Спартак двинулся к Кингу. Толпа негромко, но отчетливо и слаженно начала повторять «Кинг, Кинг, Кинг, Кинг…»

Кинг. Кинг. Кинг. Кинг. Кинг!

Когда Спартак приблизился к нему, Кинг неожиданно выхватил копье и тупым концом с размаху ударил юми по раненому плечу. Спартак охнул и осел на одно колено, покорно и вопрошающе глядя на Кинга и держась за плечо.

– Сэмэ, – спокойно сказал вождь, указав острием копья на Антона.

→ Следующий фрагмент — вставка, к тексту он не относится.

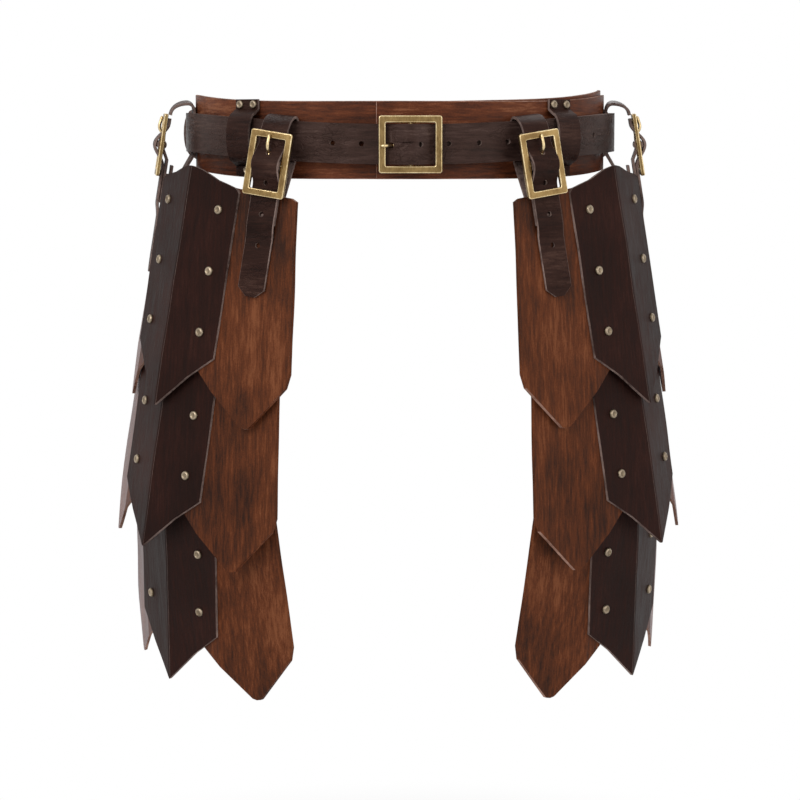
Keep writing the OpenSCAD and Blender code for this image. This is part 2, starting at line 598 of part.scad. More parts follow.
sided("right") ridge_plate(0);  // right_upper_ridge
sided("right") wing(0, 1);  // right_upper_front_wing
sided("right") wing(0, -1);  // right_upper_back_wing
sided("right") rivets(0);  // right_upper_rivets
sided("right") ridge_plate(1);  // right_middle_ridge
sided("right") wing(1, 1);  // right_middle_front_wing
sided("right") wing(1, -1);  // right_middle_back_wing
sided("right") rivets(1);  // right_middle_rivets
sided("right") ridge_plate(2);  // right_lower_ridge
sided("right") wing(2, 1);  // right_lower_front_wing
sided("right") wing(2, -1);  // right_lower_back_wing
sided("right") rivets(2);  // right_lower_rivets
sided("right") hangers(0);  // right_upper_hangers
sided("right") links(1);  // right_middle_links
sided("right") hangers(1);  // right_middle_hangers
sided("right") links(2);  // right_lower_links
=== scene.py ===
# %% [markdown]
# # Thigh armour in leather and brass
#
# This lesson dresses a finished frame of a pair of leather tassets, the plates that guard the thighs. The
# frame already has every piece at its size and place. What is left to do is make leather look like leather
# and brass like brass. Run the cells from top to bottom. Each one prints what it made or made ready.

# %% Load the frame
import json
import math

import bmesh
import bpy
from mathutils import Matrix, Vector, noise
from mathutils.bvhtree import BVHTree


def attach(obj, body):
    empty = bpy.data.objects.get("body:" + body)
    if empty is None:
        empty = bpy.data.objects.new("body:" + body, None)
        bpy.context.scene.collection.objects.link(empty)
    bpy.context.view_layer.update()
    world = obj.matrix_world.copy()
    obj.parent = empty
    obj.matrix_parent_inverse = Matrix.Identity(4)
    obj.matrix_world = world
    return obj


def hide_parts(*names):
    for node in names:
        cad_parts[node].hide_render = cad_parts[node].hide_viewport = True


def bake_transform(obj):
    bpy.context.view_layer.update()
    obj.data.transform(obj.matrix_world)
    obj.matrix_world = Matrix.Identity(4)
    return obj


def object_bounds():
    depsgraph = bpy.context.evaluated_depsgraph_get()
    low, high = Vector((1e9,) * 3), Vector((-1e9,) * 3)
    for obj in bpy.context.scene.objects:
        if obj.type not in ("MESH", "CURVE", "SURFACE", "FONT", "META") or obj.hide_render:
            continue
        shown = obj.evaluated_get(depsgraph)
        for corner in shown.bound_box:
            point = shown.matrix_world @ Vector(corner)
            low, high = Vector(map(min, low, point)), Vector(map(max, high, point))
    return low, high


MM = 0.001
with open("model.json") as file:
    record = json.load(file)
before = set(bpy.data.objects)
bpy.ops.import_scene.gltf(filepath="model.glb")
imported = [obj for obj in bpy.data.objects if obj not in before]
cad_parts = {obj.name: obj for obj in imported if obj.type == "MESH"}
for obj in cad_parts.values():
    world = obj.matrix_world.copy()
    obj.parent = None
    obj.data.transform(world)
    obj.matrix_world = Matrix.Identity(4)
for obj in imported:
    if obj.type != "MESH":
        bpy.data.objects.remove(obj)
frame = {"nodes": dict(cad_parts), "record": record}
cad_low, cad_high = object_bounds()

# %% [markdown]
# ## Where the camera stands
#
# The camera stands two and a half metres away with a long lens, at the height of the belt, and is tilted down
# a little. A long lens keeps the plates' edges nearly parallel. The picture is 800 pixels wide, so the lens
# length follows from how many pixels a millimetre takes up at that distance.

# %% Camera
SENSOR_MM = 36
IMAGE_PX = 800
FOCUS_PX = 2473
CAMERA_FAR = 2.5
CAMERA_YAW = math.radians(2.0)
CAMERA_PITCH = math.radians(6)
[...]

Спартак оглянулся. Ему не хотелось убивать мальчика, но закон есть закон. Впрочем, на любой закон всегда найдется антизакон, главное, чтобы в него поверили те, которые привыкли жить по правилам. Юми жили по правилам. Но не всегда и не все. Те, что помоложе и поумнее, старались не выбиваться из стаи, и для многих это было невыносимой пыткой. Те, что постарше и ум которых не являлся их главным достоинством, были парадоксально уважаемы теми, кто помоложе, но это не мешало им иногда вытворять такое, от чего волосы в разных местах встают дыбом. Были и те, для которых закон стал привычкой, и даже выживая из ума на склоне лет, они не переходили определенных границ. Тех нечеловеческих красных границ, что человеку показались бы сущим адом, кошмаром из кошмаров, за которыми только смерть. Сэмэ. Впадая в последний маразм, незадолго до смерти, юми снова становились людьми, почти людьми, перед кончиной говоря привычные нам слова, но непонятные сородичам.